**Stated exercise**
From the records below, copy out exactly the lines from the one containing "Keep writing the" to the one containing "return material", both included. Add nothing else.

[Begin]

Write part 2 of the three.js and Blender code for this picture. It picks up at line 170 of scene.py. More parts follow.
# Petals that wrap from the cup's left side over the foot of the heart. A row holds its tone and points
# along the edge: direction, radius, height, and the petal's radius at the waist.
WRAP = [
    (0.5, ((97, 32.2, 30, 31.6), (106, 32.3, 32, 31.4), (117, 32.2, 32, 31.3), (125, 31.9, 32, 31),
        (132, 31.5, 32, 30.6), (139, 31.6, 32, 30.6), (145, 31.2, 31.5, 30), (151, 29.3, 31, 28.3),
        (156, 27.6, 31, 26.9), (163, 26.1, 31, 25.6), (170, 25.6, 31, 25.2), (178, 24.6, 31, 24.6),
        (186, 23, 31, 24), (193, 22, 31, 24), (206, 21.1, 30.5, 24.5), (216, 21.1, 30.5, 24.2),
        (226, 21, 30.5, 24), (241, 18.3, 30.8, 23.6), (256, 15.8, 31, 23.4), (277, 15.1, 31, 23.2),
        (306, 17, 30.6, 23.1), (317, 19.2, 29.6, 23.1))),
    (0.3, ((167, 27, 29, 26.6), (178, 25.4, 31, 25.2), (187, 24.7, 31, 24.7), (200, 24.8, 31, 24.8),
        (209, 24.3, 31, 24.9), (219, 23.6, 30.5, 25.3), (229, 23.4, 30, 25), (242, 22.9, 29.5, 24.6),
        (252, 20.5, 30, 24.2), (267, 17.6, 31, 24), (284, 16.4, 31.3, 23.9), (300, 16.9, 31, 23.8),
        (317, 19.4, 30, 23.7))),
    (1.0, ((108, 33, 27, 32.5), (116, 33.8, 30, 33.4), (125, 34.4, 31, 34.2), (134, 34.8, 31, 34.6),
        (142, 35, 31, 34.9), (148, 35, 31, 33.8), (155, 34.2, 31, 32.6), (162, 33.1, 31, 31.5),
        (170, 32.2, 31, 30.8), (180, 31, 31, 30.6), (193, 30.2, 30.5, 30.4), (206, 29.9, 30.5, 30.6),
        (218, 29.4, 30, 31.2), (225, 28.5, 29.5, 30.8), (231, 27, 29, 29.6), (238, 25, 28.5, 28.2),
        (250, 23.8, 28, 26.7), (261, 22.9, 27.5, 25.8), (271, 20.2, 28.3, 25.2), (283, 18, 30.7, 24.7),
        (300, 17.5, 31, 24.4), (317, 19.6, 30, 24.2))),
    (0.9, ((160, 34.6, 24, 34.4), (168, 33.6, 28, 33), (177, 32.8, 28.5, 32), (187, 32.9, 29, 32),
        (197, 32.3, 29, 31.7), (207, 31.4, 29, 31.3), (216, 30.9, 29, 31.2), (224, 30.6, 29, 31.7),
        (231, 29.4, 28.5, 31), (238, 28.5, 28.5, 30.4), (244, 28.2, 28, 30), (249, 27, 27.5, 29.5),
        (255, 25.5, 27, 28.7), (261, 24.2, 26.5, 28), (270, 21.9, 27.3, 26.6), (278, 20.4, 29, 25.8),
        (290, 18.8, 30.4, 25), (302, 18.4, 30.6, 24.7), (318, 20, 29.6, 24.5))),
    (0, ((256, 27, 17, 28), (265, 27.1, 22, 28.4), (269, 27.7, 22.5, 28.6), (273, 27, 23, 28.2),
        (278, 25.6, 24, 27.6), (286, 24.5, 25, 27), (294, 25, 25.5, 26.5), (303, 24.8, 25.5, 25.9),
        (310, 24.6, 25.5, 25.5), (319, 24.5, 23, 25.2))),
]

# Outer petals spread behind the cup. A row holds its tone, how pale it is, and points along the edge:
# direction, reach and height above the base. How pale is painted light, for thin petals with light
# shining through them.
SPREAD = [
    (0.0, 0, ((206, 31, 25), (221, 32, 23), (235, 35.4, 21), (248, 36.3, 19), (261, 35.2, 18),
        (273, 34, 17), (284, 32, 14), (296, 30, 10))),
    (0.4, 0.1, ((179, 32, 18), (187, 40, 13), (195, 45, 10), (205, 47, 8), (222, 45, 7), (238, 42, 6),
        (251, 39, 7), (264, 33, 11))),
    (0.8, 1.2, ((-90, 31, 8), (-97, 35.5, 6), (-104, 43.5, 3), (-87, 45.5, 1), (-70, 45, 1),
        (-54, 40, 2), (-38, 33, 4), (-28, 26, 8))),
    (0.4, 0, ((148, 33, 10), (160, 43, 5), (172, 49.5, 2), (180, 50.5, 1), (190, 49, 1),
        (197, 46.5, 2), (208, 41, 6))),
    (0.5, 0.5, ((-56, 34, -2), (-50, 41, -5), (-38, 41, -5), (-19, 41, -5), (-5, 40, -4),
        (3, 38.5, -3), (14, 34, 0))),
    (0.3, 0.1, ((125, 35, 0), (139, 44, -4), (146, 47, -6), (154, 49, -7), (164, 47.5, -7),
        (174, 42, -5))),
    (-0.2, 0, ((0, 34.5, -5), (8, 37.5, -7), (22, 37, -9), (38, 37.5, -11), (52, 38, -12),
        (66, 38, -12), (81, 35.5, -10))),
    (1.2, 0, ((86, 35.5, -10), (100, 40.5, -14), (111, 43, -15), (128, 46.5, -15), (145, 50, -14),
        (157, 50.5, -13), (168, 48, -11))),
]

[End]
[Begin]

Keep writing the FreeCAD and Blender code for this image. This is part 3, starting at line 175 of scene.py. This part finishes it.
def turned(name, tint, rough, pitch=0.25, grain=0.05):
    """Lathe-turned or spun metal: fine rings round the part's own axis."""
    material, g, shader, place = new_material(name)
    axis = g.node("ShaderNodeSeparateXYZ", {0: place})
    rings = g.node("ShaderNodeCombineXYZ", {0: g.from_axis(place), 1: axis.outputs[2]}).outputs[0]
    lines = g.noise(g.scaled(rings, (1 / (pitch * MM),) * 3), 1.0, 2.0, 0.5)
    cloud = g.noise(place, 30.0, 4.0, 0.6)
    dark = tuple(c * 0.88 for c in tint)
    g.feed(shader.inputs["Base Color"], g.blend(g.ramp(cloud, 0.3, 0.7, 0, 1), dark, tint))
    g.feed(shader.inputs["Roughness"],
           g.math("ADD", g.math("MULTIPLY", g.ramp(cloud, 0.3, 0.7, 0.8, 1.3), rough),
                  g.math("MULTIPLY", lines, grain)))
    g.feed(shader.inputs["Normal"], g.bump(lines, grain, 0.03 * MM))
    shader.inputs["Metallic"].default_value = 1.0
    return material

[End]

**Exercise solution**
Keep writing the FreeCAD and Blender code for this image. This is part 3, starting at line 175 of scene.py. This part finishes it.
def turned(name, tint, rough, pitch=0.25, grain=0.05):
    """Lathe-turned or spun metal: fine rings round the part's own axis."""
    material, g, shader, place = new_material(name)
    axis = g.node("ShaderNodeSeparateXYZ", {0: place})
    rings = g.node("ShaderNodeCombineXYZ", {0: g.from_axis(place), 1: axis.outputs[2]}).outputs[0]
    lines = g.noise(g.scaled(rings, (1 / (pitch * MM),) * 3), 1.0, 2.0, 0.5)
    cloud = g.noise(place, 30.0, 4.0, 0.6)
    dark = tuple(c * 0.88 for c in tint)
    g.feed(shader.inputs["Base Color"], g.blend(g.ramp(cloud, 0.3, 0.7, 0, 1), dark, tint))
    g.feed(shader.inputs["Roughness"],
           g.math("ADD", g.math("MULTIPLY", g.ramp(cloud, 0.3, 0.7, 0.8, 1.3), rough),
                  g.math("MULTIPLY", lines, grain)))
    g.feed(shader.inputs["Normal"], g.bump(lines, grain, 0.03 * MM))
    shader.inputs["Metallic"].default_value = 1.0
    return material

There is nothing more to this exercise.